I'm having to processing something I experienced the other night. We went to a Halloween party at a co-workers house last Saturday night. The first thing I noticed that Alder was the only child in a home-made costume. All the boys were Power Rangers, Star Wars characters or other "soldier" story characters (although there was one vampire) and all the girls were princesses (and on Pokemon). But the costumes we the supermarket sort and they all really looked the same, polyester one piece suits with a big gaping hole at the back and some indeterminate symbols on the front. I didn't think too much about it because I know not everyone sews or has the time to make a costume.
So we're there, all of us feeling somewhat uncomfortable. Everyone seems to know everyone else and we literally know one person. Not to mention the fact that I don't really like parties where everyone is crammed into a house and there is loud music. So I sort of hover in the kitchen talking with my friend and trying to help with setup. After a half hour I realize that Alder still hasn't left my side (A is usually searching out the other kids, even if it's to just watch them).

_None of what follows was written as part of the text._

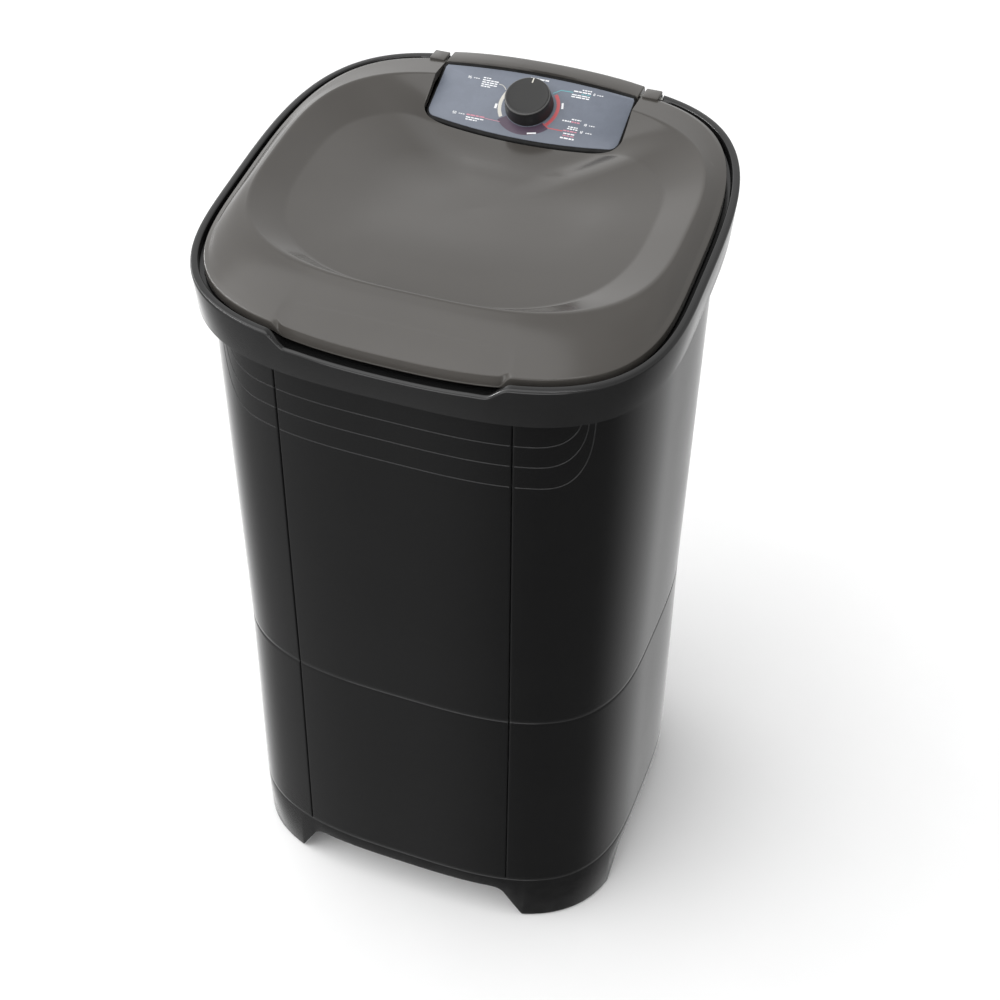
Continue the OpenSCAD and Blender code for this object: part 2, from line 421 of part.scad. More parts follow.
// belt loop round both pulleys
function loop(o) = let(L = motor_y - axis_y, r1 = pulley_d / 2 - 4 + o, r2 = pinion_d / 2 - 4 + o, b = asin((r1 - r2) / L))
  concat([for (k = [0:40]) let(a = lerp(b, -180 - b, k / 40)) [r1 * cos(a), axis_y + r1 * sin(a)]],
    [for (k = [0:16]) let(a = lerp(180 - b, b, k / 16)) [r2 * cos(a), motor_y + r2 * sin(a)]]);
module drive_belt() color([0.08, 0.08, 0.08]) at(0, 0, 266) linear_extrude(8) difference() { polygon(loop(4.6)); polygon(loop(0.35)); }
module motor_pulley() color([0.62, 0.63, 0.64]) at(0, motor_y, 262) let(r = pinion_d / 2)
  rotate_extrude() polygon([[6, 0], [r, 0], [r, 3.5], [r - 4, 3.5], [r - 4, 12.5], [r, 12.5], [r, 16], [6, 16]]);
module motor_rotor() color([0.55, 0.55, 0.57]) at(0, motor_y, 0) {
  translate([0, 0, 258]) cylinder(r = 6, h = 122);
  translate([0, 0, 310]) cylinder(r = 34, h = 58);
}
module motor_stator() color([0.6, 0.35, 0.18]) at(0, motor_y, 308) ring(36, 58, 62);
module motor_housing() color([0.3, 0.31, 0.32]) at(0, motor_y, 298) ring(58.2, 61, 80);
module lugs(h) for (a = [45:90:315]) rotate(a) translate([66, 0, 0]) cylinder(r = 8, h = h);
module motor_lower_cap() color([0.62, 0.63, 0.64]) at(0, motor_y, 292) difference() {
  union() { cylinder(r = 61, h = 6); lugs(6); }
  translate([0, 0, -1]) cylinder(r = 6.05, h = 20);
  for (a = [45:90:315]) rotate(a) translate([67, 0, -1]) cylinder(r = 3, h = 20);
}
module motor_upper_cap() color([0.62, 0.63, 0.64]) at(0, motor_y, 378) difference() {
  union() { cylinder(r = 61, h = 6); lugs(6); }
  translate([0, 0, -1]) cylinder(r = 6.05, h = 4.5);
  for (a = [45:90:315]) rotate(a) translate([67, 0, -1]) cylinder(r = 3, h = 20);
}
module motor_bolts() color(steel) for (a = [45:90:315]) at(0, motor_y, 0) rotate(a) translate([67, 0, 0]) {
  translate([0, 0, 285]) cylinder(r = 3, h = 99);
  translate([0, 0, 285]) cylinder(r = 5.5, h = 4, $fn = 6);
  translate([0, 0, 384]) cylinder(r = 5.5, h = 4, $fn = 6);
}
stand = [[-95, -30], [95, -30], [-95, 226], [95, 226]];
module drive_frame() color(steel) difference() {
  at(-107, -44, 289) cube([214, 290, 3]);
  at(0, axis_y, 280) cylinder(r = 30, h = 20);
  at(0, motor_y, 280) cylinder(r = 20, h = 20);
  for (a = [45:90:315]) at(0, motor_y, 280) rotate(a) translate([67, 0, 0]) cylinder(r = 3, h = 20);
  for (q = stand) at(q[0], q[1], 280) cylinder(r = 3, h = 20);
  for (g = [-1, 1]) at(g * 64 - 17, 10, 280) cube([34, 90, 20]);
}
module frame_standoffs() color(steel) for (q = stand) at(q[0], q[1], 292) ring(3, 8, 110);
module frame_bolts() color(steel) for (q = stand) at(q[0], q[1], 0) {
  translate([0, 0, 285]) cylinder(r = 6, h = 4, $fn = 6);
  translate([0, 0, 285]) cylinder(r = 3, h = 123);
  translate([0, 0, 405.1]) cylinder(r = 6, h = 3);
}
cap_x = -88; cap_y = 128;
module capacitor() color([0.75, 0.76, 0.78]) at(cap_x, cap_y, 292) { cylinder(r = 16, h = 66); translate([0, 0, 66]) cylinder(r = 6, h = 8); }
module capacitor_clip() color(steel) at(cap_x, cap_y, 292) difference() {
  union() { cylinder(r = 17.8, h = 22); translate([-2, 16.5, 0]) cube([4, 16, 22]); translate([-8, 17, 0]) cube([16, 20, 1.5]); }
  translate([0, 0, -1]) cylinder(r = 16.1, h = 40);
}

// ---- drain and gland -----------------------------------------------------
module pipe_run(r) {
  at(drain[0], drain[1], out_z + 30) cylinder(r = r, h = 402 - out_z - 30);
  at(drain[0], drain[1] + 30, out_z + 30) rotate([90, 0, 90]) rotate([0, 0, 180]) rotate_extrude(angle = 90) translate([30, 0]) circle(r = r);
  at(drain[0], drain[1] + 30, out_z) along_y() cylinder(r = r, h = 34);
}
module drain_pipe() color([0.12, 0.12, 0.12]) difference() { pipe_run(15); pipe_run(12.2); at(drain[0], drain[1], 395) cylinder(r = 12.2, h = 20);
  at(drain[0], drain[1] + 60, out_z) along_y() cylinder(r = 12.2, h = 20); }
module drain_outlet() color([0.3, 0.3, 0.3]) at(out_x, 0, out_z) difference() {
  translate([0, 240, 0]) rotate([-90, 0, 0]) rotate_extrude() polygon([[8.5, 0], [12.1, 0], [12.1, 54], [11, 54], [11, 76.5], [10.4, 78], [8.5, 78]]);
}
module pipe_clamp() color(steel) at(drain[0], drain[1], 340) difference() {
  union() { cylinder(r = 16.6, h = 10); translate([-4, 14, 0]) cube([8, 12, 10]); }
  translate([0, 0, -1]) cylinder(r = 15.05, h = 20);
  translate([-0.8, 10, -1]) cube([1.6, 20, 20]);
}
module cord_gland() color([0.1, 0.1, 0.1]) at(gl_x, 0, gl_z) difference() {
  translate([0, 276, 0]) rotate([-90, 0, 0]) rotate_extrude() polygon([[4, 0], [7.9, 0], [7.9, 17], [11.5, 17], [11.5, 20.5], [8, 25], [4, 25]]);
}

plinth();
foot_pads();
front_panel();
left_side_panel();
right_side_panel();
rear_panel();
joint_strips();
service_cover();
service_cover_screws();
top_collar();
lid();
hinge_pins();
lid_bumpers();
control_housing();
control_pan();
console_trim();
control_label();
timer_knob();
timer_shaft();
timer_body();
timer_screws();
wash_tub();
tub_gasket();
lint_filter_holder();
lint_filter();
agitator();
agitator_bolt();
agitator_cap();
drive_shaft();
bearing_housing();
upper_bush();
lower_bush();
shaft_seal();
bearing_bolts();
large_pulley();
pulley_nut();
drive_belt();
motor_pulley();
motor_rotor();
motor_stator();
motor_housing();
motor_lower_cap();
motor_upper_cap();
motor_bolts();
drive_frame();
frame_standoffs();
frame_bolts();
capacitor();
capacitor_clip();
drain_pipe();
drain_outlet();
pipe_clamp();
cord_gland();
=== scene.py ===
import json
import math
import bpy
import numpy as np
from mathutils import Matrix, Vector
from mathutils.bvhtree import BVHTree


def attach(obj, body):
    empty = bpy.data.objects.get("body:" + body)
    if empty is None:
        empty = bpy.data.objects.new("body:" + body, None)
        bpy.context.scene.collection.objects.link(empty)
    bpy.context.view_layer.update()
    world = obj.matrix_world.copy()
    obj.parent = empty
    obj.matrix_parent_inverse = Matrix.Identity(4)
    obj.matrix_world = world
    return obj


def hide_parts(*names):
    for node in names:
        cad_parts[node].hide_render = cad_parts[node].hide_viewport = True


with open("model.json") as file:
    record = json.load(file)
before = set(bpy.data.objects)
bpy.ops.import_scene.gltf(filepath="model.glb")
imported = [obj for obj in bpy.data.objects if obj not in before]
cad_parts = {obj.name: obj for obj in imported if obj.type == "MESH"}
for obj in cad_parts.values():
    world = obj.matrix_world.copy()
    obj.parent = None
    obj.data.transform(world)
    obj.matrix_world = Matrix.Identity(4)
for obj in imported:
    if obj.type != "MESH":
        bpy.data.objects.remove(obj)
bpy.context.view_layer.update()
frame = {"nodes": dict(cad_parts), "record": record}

NODES = frame["nodes"]
SLOT = {s["node"]: s["material_slot"] for s in frame["record"]["subparts"]}

# ---------------------------------------------------------------- outlines, in millimetres
YC = -50.0
NF, NB = 3.15, 3.55
RW, RF, RB = 295.0, 220.0, 320.0
SEAM, PLINTH, JX, PT = 387.0, 78.0, 143.0, 3.2
DIP, INSET, LT = 14.0, 16.0, 2.6
HY, HZ = 304.0, 1000.0
TILT = math.radians(25)
CT, ST = math.cos(TILT), math.sin(TILT)
LABY, LABZ, KV = 211.0, 975.0, 37.7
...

So I decide to walk him back to the kids room to show him where they are playing, and to give him a little space. I was not expecting what I would find in this sweet four year old's room. Guns, lots of toy guns, sixteen toy guns to be exact and an additional nine toy swords and knives of all varieties. I was speechless. The kids, even some younger than Alder, were collecting them in piles and shooting them at each other, in each others faces and sticking them in the faces of adults and pretending to threaten them. And no one seemed to care. Luckily Alder is my son and just the noise from the room was too much for him so he followed me back out to the living room.
Now I understand that I live in a bit of a "crunchy" public radio no TV bubble, but I was a public school teacher for five years and I can not remember ever this much focusing on guns. To be honest it really disturbed me. I know that it was a hyped on sugar get together but still it seemed so unchecked.

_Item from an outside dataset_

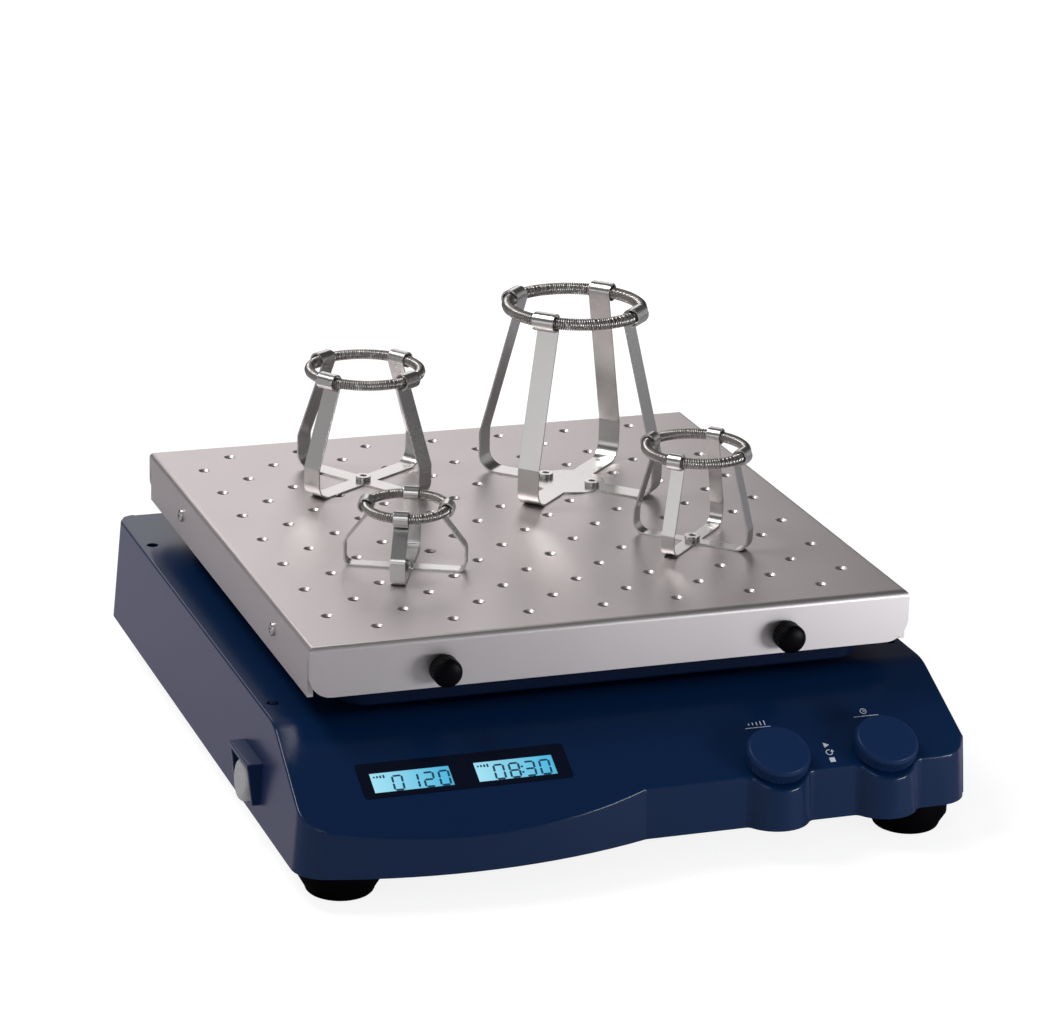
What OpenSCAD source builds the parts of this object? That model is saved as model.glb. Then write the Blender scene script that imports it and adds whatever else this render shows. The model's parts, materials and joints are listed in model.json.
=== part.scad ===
// Orbital shaker for a laboratory bench, with a drilled spring-clamp platform.
// Millimetres. X to the right, Y to the back, Z up. The origin is on the bench, midway between the feet.

/* [Platform] */
// Width of the platform, left to right
platform_w = 330; // [300:5:345]
// Depth of the platform, front to back
platform_d = 330; // [310:5:345]
// Thickness of the platform's aluminium sheet
sheet_t = 3; // [2:0.5:4]
// Height of the turned-down flanges, from the top face
flange_h = 28; // [24:1:31]
// Outside radius of the sheet's bends
bend_r = 3.5; // [3.25:0.25:6]
// Radius of the lower corners of the front and rear flanges
flange_corner_r = 12; // [6:1:16]
// Distance between neighbouring holes in one row
hole_pitch = 41; // [36:1:46]
// Least distance from a hole to the platform's edge
hole_edge = 18; // [12:1:20]
// Bore of the threaded holes in the platform
hole_d = 4.2; // [4:0.1:5]
// Diameter of the countersink at the mouth of each hole
hole_sink_d = 6.6; // [5.6:0.2:8]

/* [Carrier] */
// How far the carrier stands in from the platform's left and right edges
carrier_inset = 22; // [18:1:28]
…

I should explain that it isn't as if I have a hate of guns, certainly not those used by hunters, in fact I spent many winters in Durango eating the elk, pheasant, venison and turkey that my friends would kill. I can even say one of my favorite toys as a child was a toy gun that my father and I made together that shot little pieces of cardboard. But in all these situations there was a great deal of understanding of what guns were for and the real effects that they can have.
The father of the boy whose room this was is a hunter, in fact he had just shot a bear that day. I thought that if anyone hunters are the ones who try to have their children understand guns and safety the best, because there are real guns around, but it seems as though it isn't always that way.
Besides the fact that they were guns I was also shocked by the quantity of them. Just the idea that a four year old had sixteen of anyone thing is sad to me. Especially when they are all disposable and pretty much interchangeable, why so many?
What does all of this means in relation to how I want to bring up Alder?
Violence is not okay, ever. Not for Alder while he is still young and forming his early sense of self. I know eventually weapons will make there way into his play, whether is pretending to be a medieval knight or a Greek soldier violence will enter the picture. But I would like for it to be introduced within the frame work of a story, one whose meaning goes beyond the fight. But these are not stories that he needs to hear for another four years, at least. Until then I am absolute in my feelings about violence and the associated play. If this means that I may shield my son from certain cartoons or other media (hey we already don't watch TV except fpr movies) I have absolutely no problem with that.
Of course no answer can ever be that simple. Alder already is growing up in house with weapons in it. Kevin practices martial arts and uses swords, staffs and kuan-daos as part of his practice. But Kevin frames it as an art form, sure he can protect himself as need be but he has never deliberately gotten into a fight. Alder may end up learning to use a sword in one of the sets that Kevin does which have more in common with ballet than with fighting (something he pointed out to me). To me this is a good thing, I think that if he learns about weapons first with respect he will be more apt to make better judgments later on.
Of course all of this means that Kevin and I have had to make some choices in our movie watching habits because we like to watch action movies. I can still recite Raiders of the Ark and James Bond (Sean Connery Roger Moore or Pierce Brosnan only please) is in regular rotation in my favorites list. But now they are left for later evening viewing.
When Alder is all grown up I'll be able to see whether any of this has an affect, but I'm not going to let it slide just because there isn't a lot of evidence one way or the other (according to one GAO study I read).
How do you approach things like this in your families?